Gostei bastante deste post. Como de costume exige atencao redobrada na leitura.

Interessante notar que aqui voce passa perto de uma linha bastante fina que e aquela que separa a critica a falsa espiritualidade e a critica ao Capitalismo.

No contexto do episodio narrado nao sei se seria licito falar em Capitalismo como sistema. O uso do termo trai um certo intento de colocar o Capitalismo em si, que conhecemos hoje, como a pratica condenada por Jesus. Posso estar enganado, mas foi a impressao que tive. Se for o caso de tentar associar as duas coisas eu veri ai uma complicacao: a confusao de um sistema economico com um sistema de valores. A ideia de que o Capitalismo e um sistema de valores e tipica de dois grupos: os socialistas, comunistas e esquerdizantes e os liberais ateus. Para eles, em lados opostos do espectro politico, o Capitalismo pode ser mau ou bom.

Sou a favor de uma visao distinta. Aquela de que o Capitalismo e um sistema economico que pode ser informado pelos valores da sociedade onde ocorre. Como sistema, ele nao pode prescindir de uma base de valores eminentemente protestante para funcionar corretamente. O respeito pelo trabalho, pela palavra dada, a responsabilidade individual (e nao o indivisualismo desenfreado) e o amor ao proximo (sem o que o sistema certamente degringola: ou cria um abismo muito grande entre ricos e pobres, ou gera exploracao de quem produz pelo que depende de assistencia governamental sem trabalhar). Ao contrario de ideologias que pretendem mudar o mundo para salva-lo, o Capitalismo nunca se constituiu em corpo doutrinario, nem muito menos deu origem a qualquer tipo de espiritualidade. O que voce chama de espiritualidade capitalista e anterior ao sistema e vem da simples vontade humana de querer o melhor para si aliada a uma incompetencia radical para discerni-lo, crendo que sera satisfeito meterialmente e isso basta.

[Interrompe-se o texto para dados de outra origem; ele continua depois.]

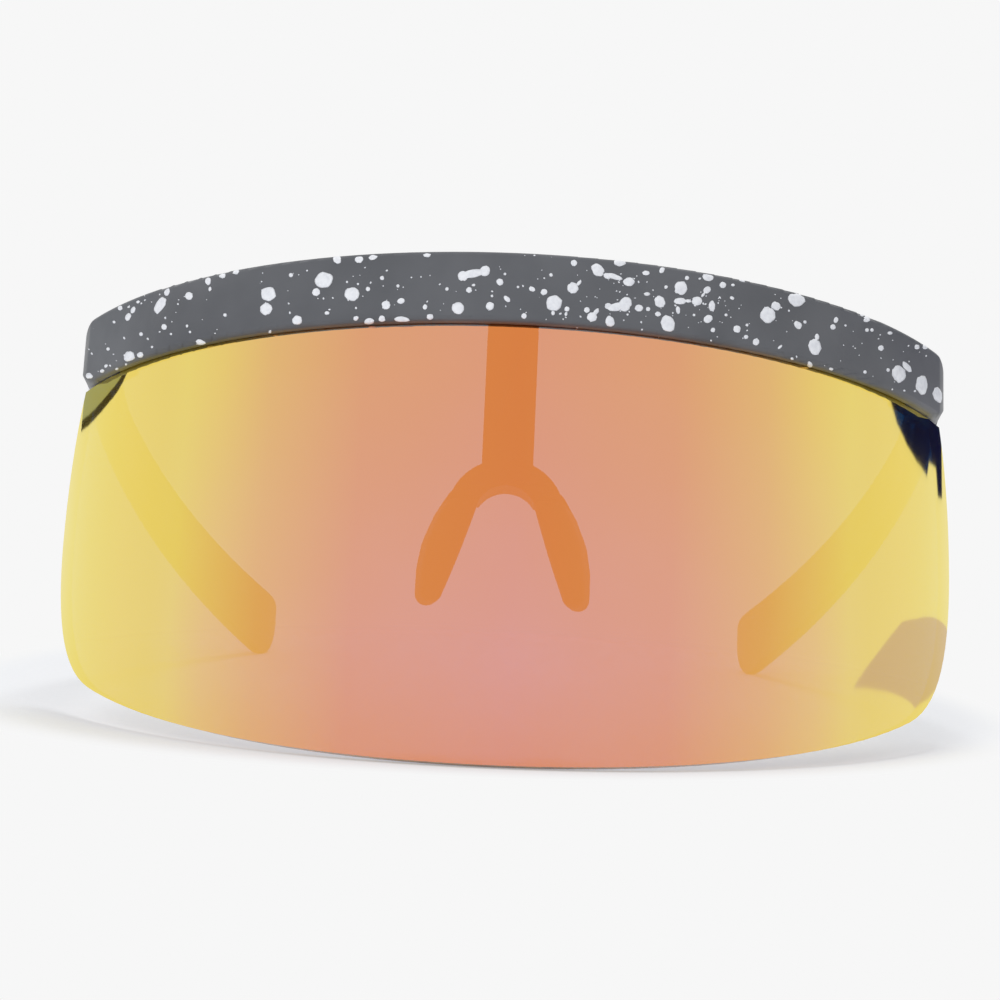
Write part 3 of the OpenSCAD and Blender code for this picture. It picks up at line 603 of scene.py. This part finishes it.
# clusters of the finest drops: middle pixel x and y, half width and half height, how many
mist = {
    "spots": [(170, 315, 50, 24, 26), (108, 358, 22, 16, 12), (330, 292, 70, 26, 24),
              (470, 290, 80, 24, 24), (590, 296, 50, 26, 26), (670, 302, 60, 26, 48),
              (760, 315, 50, 26, 26), (850, 345, 60, 26, 24), (915, 372, 26, 22, 10)],
    "radius": (0.45, 1.2),    # pixels, smallest and biggest
    "fewBig": 2,              # power that makes the big ones rare
    "stretch": 0.6,           # how much longer than wide, at the most
    "seed": 11,
}

armPaint = {
    "count": 60,             # drops on each arm, most of them near the hinge
    "radius": (0.2, 1.3),    # mm, smallest and biggest
    "fewBig": 4,             # power that makes the big ones rare
    "stretch": 0.5,          # how much longer than wide, at the most
    "fewLong": 2,            # power that makes the long ones rare
    "crowding": 1.6,         # power that gathers them near the hinge
    "outlineStep": 2.9,      # as for the bar's drops
    "start": 120.0,          # mm from the middle, from where they are thrown
    "outward": 0.8,          # how squarely the arm faces the side where they land
    "seed": 4,
}


def surfaceOf(piece):
    # a copy of the piece's faces that can be asked for the place nearest to another
    shape = bmesh.new()
    shape.from_mesh(piece.data)
    tree = BVHTree.FromBMesh(shape)
    shape.free()
    return tree


def roundDrop(segments, rings):
    # a unit ball, which each drop stretches and lays on the surface
    shape = bmesh.new()
    bmesh.ops.create_uvsphere(shape, u_segments=segments, v_segments=rings, radius=1.0)
    mesh = bpy.data.meshes.new("roundDrop")
    shape.to_mesh(mesh)
    shape.free()
    return mesh


bigDrop = roundDrop(*drops["big"])
smallDrop = roundDrop(*drops["small"])


def addDrop(shape, tree, place, side, rise, radius, stretch, turn, salt):
    before = len(shape.verts)
    shape.from_mesh(bigDrop if radius > drops["bigFrom"] * mm else smallDrop)
    shape.verts.ensure_lookup_table()
    thick = drops["thickness"] * mm * min(1.0, drops["thinnest"] + radius / (drops["fullSize"] * mm))
    longest = radius * math.sqrt(stretch)
    widest = radius / math.sqrt(stretch)
    c, s = math.cos(turn), math.sin(turn)
    rate = drops["wobbles"]
    for v in shape.verts[before:]:
        angle = math.atan2(v.co.y, v.co.x)
        stray = noise.noise(Vector((rate * math.cos(angle), rate * math.sin(angle), salt)))
        wobble = 1 + drops["wobble"] * stray
        along, across = v.co.x * longest * wobble, v.co.y * widest * wobble
        flat = place + side * (along * c - across * s) + rise * (along * s + across * c)
        spot, spotNormal, _, _ = tree.find_nearest(flat)
        v.co = spot + spotNormal * (v.co.z * thick)


def landingPlace(tree, px, py):
    # where a drop seen at a pixel sits on the bar, or the bar's nearest edge if it just misses
    ray = lookThrough(px, py)
    place, normal, _, _ = tree.ray_cast(eye, ray)
    if place is not None:
        return place, normal
    gap = tree.find_nearest(eye)[3]
    passing = eye + ray * gap
    for _ in range(drops["rounds"]):
        place, normal, _, _ = tree.find_nearest(passing)
        passing = eye + ray * (place - eye).dot(ray)
    return (place, normal) if (place - passing).length < drops["reach"] * mm else (None, None)


def finishDrops(shape, pieceName, body):
    mesh = bpy.data.meshes.new(pieceName)
    shape.to_mesh(mesh)
    shape.free()
    mesh.polygons.foreach_set("use_smooth", [True] * len(mesh.polygons))
    mesh.materials.append(paintDrops)
    piece = bpy.data.objects.new(pieceName, mesh)
    scene.collection.objects.link(piece)
    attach(piece, body)


def throwPaint():
    tree = surfaceOf(brow)
    shape = bmesh.new()
    dice = random.Random(mist["seed"])
    spots = [spot for group in dropSpots.values() for spot in group]
    named = len(spots)
    small, big = mist["radius"]
    for px, py, wide, high, count in mist["spots"]:
        for _ in range(count):
            spots.append((px + wide * dice.uniform(-1, 1), py + high * dice.uniform(-1, 1),
                          small + (big - small) * dice.random() ** mist["fewBig"],
                          1 + mist["stretch"] * dice.random(), dice.uniform(0, 180)))
    landed = 0
    for index, (px, py, radius, stretch, turn) in enumerate(spots):
        place, normal = landingPlace(tree, px, py)
        if place is None or (index >= named and normal.y > -drops["towardsFront"]):
            continue
        landed += 1
        ray = (place - eye).normalized()
        slant = min(ray.dot(normal), -drops["flattest"])
        side = cameraTurn.to_3x3() @ Vector((1, 0, 0))
        rise = cameraTurn.to_3x3() @ Vector((0, 1, 0))
        side, rise = [way - ray * (way.dot(normal) / slant) for way in (side, rise)]
        metresPerPixel = (place - eye).length / view["focalPixels"]
        addDrop(shape, tree, place, side, rise, radius * metresPerPixel, stretch,
                math.radians(turn), index * drops["outlineStep"])
    print("paint drops on the bar:", landed, "of", len(spots))
    finishDrops(shape, "paintDropsBar", "front")


def throwArmPaint(arm, nodeName, pieceName, body, side):
    tree = surfaceOf(arm)
    dice = random.Random(armPaint["seed"] + side)
    low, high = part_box(nodeName)
    small, big = armPaint["radius"]
    shape = bmesh.new()
    for index in range(armPaint["count"]):
        start = Vector((side * armPaint["start"] * mm,
                        low.y + (high.y - low.y) * dice.random() ** armPaint["crowding"],
                        low.z + (high.z - low.z) * dice.random()))
        radius = small + (big - small) * dice.random() ** armPaint["fewBig"]
        stretch = 1 + armPaint["stretch"] * dice.random() ** armPaint["fewLong"]
        turn = dice.random() * math.pi
        place, normal, _, _ = tree.ray_cast(start, Vector((-side, 0, 0)))
        if place is None or normal.x * side < armPaint["outward"]:
            continue
        along = Vector((0, 1, 0))
        along = (along - normal * along.dot(normal)).normalized()
        addDrop(shape, tree, place, along, normal.cross(along), radius * mm, stretch, turn,
                index * armPaint["outlineStep"])
    finishDrops(shape, pieceName, body)


throwPaint()
throwArmPaint(armLeft, "temple_left", "paintDropsArmLeft", "arm_left", -1)
throwArmPaint(armRight, "temple_right", "paintDropsArmRight", "arm_right", 1)
for mesh in (bigDrop, smallDrop):
    bpy.data.meshes.remove(mesh)
print("paint thrown")


# stage: room, floor, lamps and what the mirror shows of the room

studio = {
    "backdrop": "#f7f7f7",
    # painted light: the paper is tinted cold to cancel the lens's warm bounce and turn its shade bluish
    "paper": ("#f2f4f8", "#f5f7fb"),
    "fibreSize": 1.2,       # mm, of the paper's fibres
    "worldLight": 0.6,      # how much of the light comes from all round
    "floorSize": 6.0,       # m
    "nearGlow": 0.32,       # how much of the floor's own shade is lifted close to the glasses
    "shadeMiddle": (-0.0054, 0.005, 0),   # m, the middle of the shaded part of the floor
    "fade": (0.092, 0.106),         # m from there, where the floor fades into the backdrop
    "backShare": 0.62,      # how much of the way back counts, so that the shade reaches further there
}

lamps = {   # soft round lamps, all in metres and watts
    "topLamp": {"place": (0.05, 0.2, 0.86), "aim": (0, -0.05, 0.03), "size": 0.28, "watts": 2.6},
    "frontLamp": {"place": (-0.4, -0.8, 0.45), "aim": (0, 0, 0.05), "size": 0.8, "watts": 2.6},
}

# the lower edge of the wall on the left, where the lens mirrors it
wallEdge = [(129, 368), (127, 373), (123, 382), (118, 391), (113, 398), (107, 405), (101, 412),
            (94, 420), (88, 426), (81, 432)]

# Cards round the table, given by pixels on the lens where their edge is mirrored. "away" is how far
# off they stand in m, and "rise" in m makes a wall that goes up from that edge, 0 a closed outline.
cards = {
    "darkCurtain": {"color": "#16175a", "away": 0.8, "rise": 0.35, "edge": [
        (889, 396), (891, 402), (897, 423), (907, 445), (917, 462), (927, 476), (929, 462),
        (936, 468), (938, 497), (942, 499)]},
    "greyWall": {"color": "#a8b0b4", "away": 0.81, "rise": 0.35, "edge": wallEdge},
    "wallFoot": {"color": "#474238", "away": 0.8, "rise": 0.0055, "edge": wallEdge},
    "paleBox": {"color": "#ddd0f7", "away": 0.8, "rise": 0, "edge": [
        (902, 622), (917, 619), (946, 627), (951, 650), (947, 670), (939, 686), (928, 699),
        (915, 708), (910, 702), (897, 695), (877, 690), (853, 688), (867, 667), (880, 650),
        (893, 633)]},
}


def seenShare(owner):
    # 1 for what the camera sees straight, in a mirror or through the lens, and 0 for light that falls
    path = addNode(owner, "ShaderNodeLightPath")
    seen = addNode(owner, "ShaderNodeMath", {"operation": "MAXIMUM"},
                   {0: path.outputs["Is Camera Ray"], 1: path.outputs["Is Glossy Ray"]})
    seenToo = addNode(owner, "ShaderNodeMath", {"operation": "MAXIMUM"},
                      {0: seen.outputs["Value"], 1: path.outputs["Is Transmission Ray"]})
    return seenToo.outputs["Value"]


def makeWorld():
    world = bpy.data.worlds.new("studioWorld")
    scene.world = world
    world.use_nodes = True
    world.node_tree.nodes.clear()
    light = addNode(world, "ShaderNodeBackground", None,
                    {"Color": hexColor("#ffffff"), "Strength": studio["worldLight"]})
    shown = addNode(world, "ShaderNodeBackground", None,
                    {"Color": hexColor(studio["backdrop"]), "Strength": 1.0})
    both = addNode(world, "ShaderNodeMixShader", None,
                   {0: seenShare(world), 1: light.outputs["Background"],
                    2: shown.outputs["Background"]})
    addNode(world, "ShaderNodeOutputWorld", None, {"Surface": both.outputs["Shader"]})


def makeFloor():
    # Paper sweep, tinted cold as painted light that cancels the warm light the lens throws on it and cools
    # its shade. It takes the shadow close to the glasses and fades into the backdrop.
    material = newMaterial("paperSweep")
    place = addNode(material, "ShaderNodeTexCoord").outputs["Object"]
    moved = addNode(material, "ShaderNodeVectorMath", {"operation": "SUBTRACT"},
                    {0: place, 1: studio["shadeMiddle"]})
    axes = addNode(material, "ShaderNodeSeparateXYZ", None, {"Vector": moved.outputs["Vector"]})
    backward = addNode(material, "ShaderNodeMath", {"operation": "MULTIPLY"},
                       {0: axes.outputs["Y"], 1: studio["backShare"]})
    along = addNode(material, "ShaderNodeMath", {"operation": "MINIMUM"},
                    {0: axes.outputs["Y"], 1: backward.outputs["Value"]})
    way = addNode(material, "ShaderNodeCombineXYZ", None,
                  {"X": axes.outputs["X"], "Y": along.outputs["Value"]})
    length = addNode(material, "ShaderNodeVectorMath", {"operation": "LENGTH"}, {0: way.outputs["Vector"]})
    far = addNode(material, "ShaderNodeMapRange", {"interpolation_type": "SMOOTHSTEP"},
                  {"Value": length.outputs["Value"], "From Min": studio["fade"][0],
                   "From Max": studio["fade"][1], "To Min": studio["nearGlow"], "To Max": 1.0})
    fibre = addNode(material, "ShaderNodeTexNoise", None,
                    {"Vector": place, "Scale": 1 / (studio["fibreSize"] * mm), "Detail": 2.0})
    color = addNode(material, "ShaderNodeValToRGB",
                    {"stops": [(0.3, studio["paper"][0]), (0.7, studio["paper"][1])]},
                    {"Fac": fibre.outputs["Fac"]})
    matt = addNode(material, "ShaderNodeBsdfDiffuse", None, {"Color": color.outputs["Color"]})
    share = addNode(material, "ShaderNodeMath", {"operation": "MULTIPLY"},
                    {0: far.outputs["Result"], 1: seenShare(material)})
    glow = addNode(material, "ShaderNodeEmission", None,
                   {"Color": hexColor(studio["backdrop"]), "Strength": 1.0})
    both = addNode(material, "ShaderNodeMixShader", None,
                   {0: share.outputs["Value"], 1: matt.outputs["BSDF"], 2: glow.outputs["Emission"]})
    addNode(material, "ShaderNodeOutputMaterial", None, {"Surface": both.outputs["Shader"]})
    shape = bmesh.new()
    bmesh.ops.create_grid(shape, x_segments=2, y_segments=2, size=studio["floorSize"] / 2)
    finishStage(shape, "floor", material)


def finishStage(shape, name, material):
    mesh = bpy.data.meshes.new(name)
    shape.to_mesh(mesh)
    shape.free()
    mesh.materials.append(material)
    piece = bpy.data.objects.new(name, mesh)
    scene.collection.objects.link(piece)
    return piece


def mirroredPlace(px, py, away):
    # follows the view ray to the lens and on from there, to a place that the lens mirrors
    ray = lookThrough(px, py)
    flatRay = ray - upAxis * ray.dot(upAxis)
    flatGap = (eye - lensAxis) - upAxis * (eye - lensAxis).dot(upAxis)
    a = flatRay.dot(flatRay)
    b = flatRay.dot(flatGap)
    c = flatGap.dot(flatGap) - (lens["radius"] * mm) ** 2
    spot = eye + ray * ((-b - math.sqrt(b * b - a * c)) / a)
    outward = outwardAt(spot)
    return spot + (ray - outward * 2 * ray.dot(outward)) * away


def addCard(name, card):
    # stands only in the mirror: no light comes from it and no shadow
    material = newMaterial(name)
    tone = addNode(material, "ShaderNodeEmission", None, {"Color": hexColor(card["color"]), "Strength": 1.0})
    addNode(material, "ShaderNodeOutputMaterial", None, {"Surface": tone.outputs["Emission"]})
    shape = bmesh.new()
    corners = [shape.verts.new(mirroredPlace(px, py, card["away"])) for px, py in card["edge"]]
    edges = [shape.edges.new(pair) for pair in zip(corners, corners[1:])]
    if card["rise"]:
        grown = bmesh.ops.extrude_edge_only(shape, edges=edges)["geom"]
        top = [part for part in grown if isinstance(part, bmesh.types.BMVert)]
        bmesh.ops.translate(shape, verts=top, vec=(0, 0, card["rise"]))
    else:
        edges.append(shape.edges.new((corners[-1], corners[0])))
        bmesh.ops.triangle_fill(shape, edges=edges, use_beauty=True)
    piece = finishStage(shape, name, material)
    piece.visible_camera = False
    piece.visible_diffuse = False
    piece.visible_transmission = False
    piece.visible_shadow = False


def addLamp(name, lamp):
    data = bpy.data.lights.new(name, "AREA")
    data.shape = "DISK"
    data.size = lamp["size"]
    data.energy = lamp["watts"]
    light = bpy.data.objects.new(name, data)
    scene.collection.objects.link(light)
    turn = (Vector(lamp["aim"]) - Vector(lamp["place"])).to_track_quat("-Z", "Y").to_matrix().to_4x4()
    light.matrix_world = Matrix.Translation(lamp["place"]) @ turn
    light.visible_glossy = False   # the mirror shows only the plain white room and its cards


makeWorld()
makeFloor()
for name, card in cards.items():
    addCard(name, card)
for name, lamp in lamps.items():
    addLamp(name, lamp)
print("stage set")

Ao olhar para o texto de Joao, me parece que Jesus faz algo diferente da simples condenacao do Capitalismo (como um Boff gostaria que fosse) mas ele se esforca em dissipar dos olhos de todos a pessima cegueira metafisica que e o materialismo, em prol de uma espiritualidade genuina. O ser humano possui uma tendencia a nao suportar o contato direto com o Deus verdadeiro, transcendente. Mesmo na historia da igreja os Catolicos incorreram no erro de procurar mediadores que falassem com Deus. Voegelin atribui essa atitude a uma visao de mundo herdada da Babilonia, e tem bons elementos para faze-lo. Ao ler o evangelho me parece que Jesus, mais que afastar um comercio que de certa forma sustentava o templo e facilitava os sacrificios oferecidos, afastava a mediacao, quer de comerciantes, quer de profetas, para que por ele somente chegassemos a Deus. A dstruicao do templo nao foi so de seu corpo, mas foi a destruicao do que o templo representava. Creio que o anuncio de Jesus foi um ato simbolico. O templo foi de fato destruido quando o corpo de Cristo foi destruido. O fim da alianca de todo o povo com Deus, tipica da teocracia de Israel, e o comeco da alianca individual com Deus, de "quantos o receberem" e o evento anunciado com a ideia de destruicao do templo. Nesse sentido voce acerta na mosca.
Ah, o ultimo paragrafo foi simplesmente poetico. A sua linguagem um pouco hermetica tem essa caracteristica mesmo, e sempre um prazer a leitura.